Who is the ghost of Shaniwarwada Fort?
The primary ghost is identified as Narayan Rao, the Peshwa of the Maratha Empire who was murdered inside the fort on 30 August 1773 at the age of 18. He was killed by Gardi mercenaries hired by his uncle Raghunathrao, whose written order was allegedly changed from “hold” to “kill” by a single forged Marathi character. His last cry, “Kaka mala vachva” (Uncle save me), is the most reported paranormal auditory experience at the site.
What happened in the 1828 Shaniwarwada fire?
A fire broke out on 27 February 1828 and burned for seven days. The cause has never been officially determined. The blaze destroyed the seven-storey palace interior completely, leaving only the granite ramparts, teak gateways, and stone foundations. It was the last of five significant fires that struck the fort during the British administrative period. The physical corridors where Narayan Rao was murdered no longer exist as a result of this fire.
What is the “Kaka mala vachva” legend?
“Kaka mala vachva” means “Uncle save me” in Marathi. It was the cry Narayan Rao directed at his uncle Raghunathrao as mercenaries pursued him through the fort’s corridors on 30 August 1773. Raghunathrao was in his quarters; the door remained closed. The phrase is recorded in Marathi bakhar (chronicle) literature and has become the defining element of the fort’s ghost legend. Visitors on full moon nights claim to hear this specific phrase within the compound.
How does Shaniwarwada compare to other haunted forts in India?

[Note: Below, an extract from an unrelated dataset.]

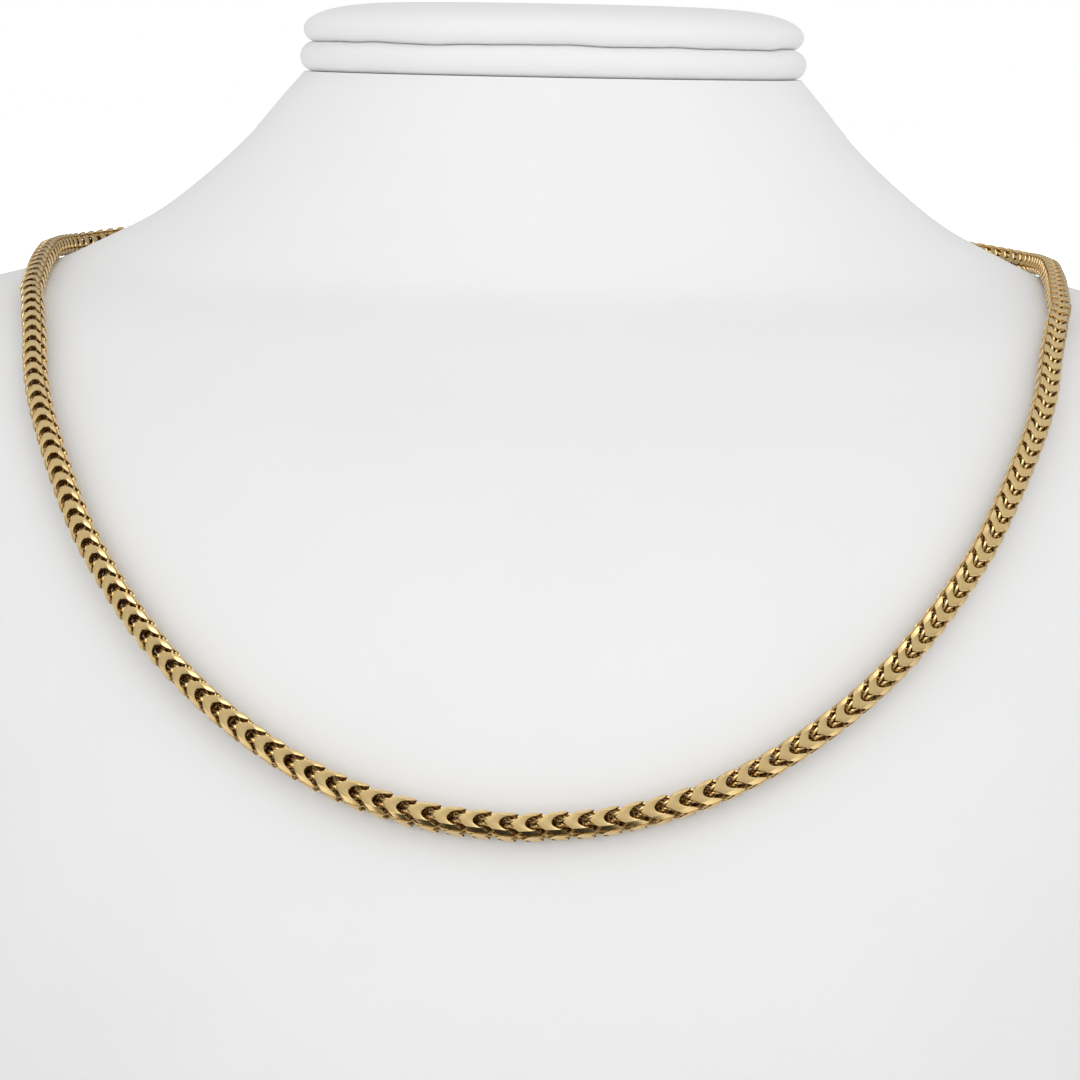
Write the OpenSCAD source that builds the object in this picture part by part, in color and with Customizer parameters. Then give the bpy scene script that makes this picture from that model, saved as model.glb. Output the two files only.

Most Indian haunted forts carry curse legends or anonymous ghost accounts with no historical grounding. Shaniwarwada is unusual in that its ghost story is directly traceable to a documented, named, dated murder with a court verdict and a recorded last cry. The closest parallel is Nahargarh Fort, where a named spirit also disrupted construction and left a traceable historical record. But Nahargarh’s legend involves uncertain origins; Shaniwarwada’s does not.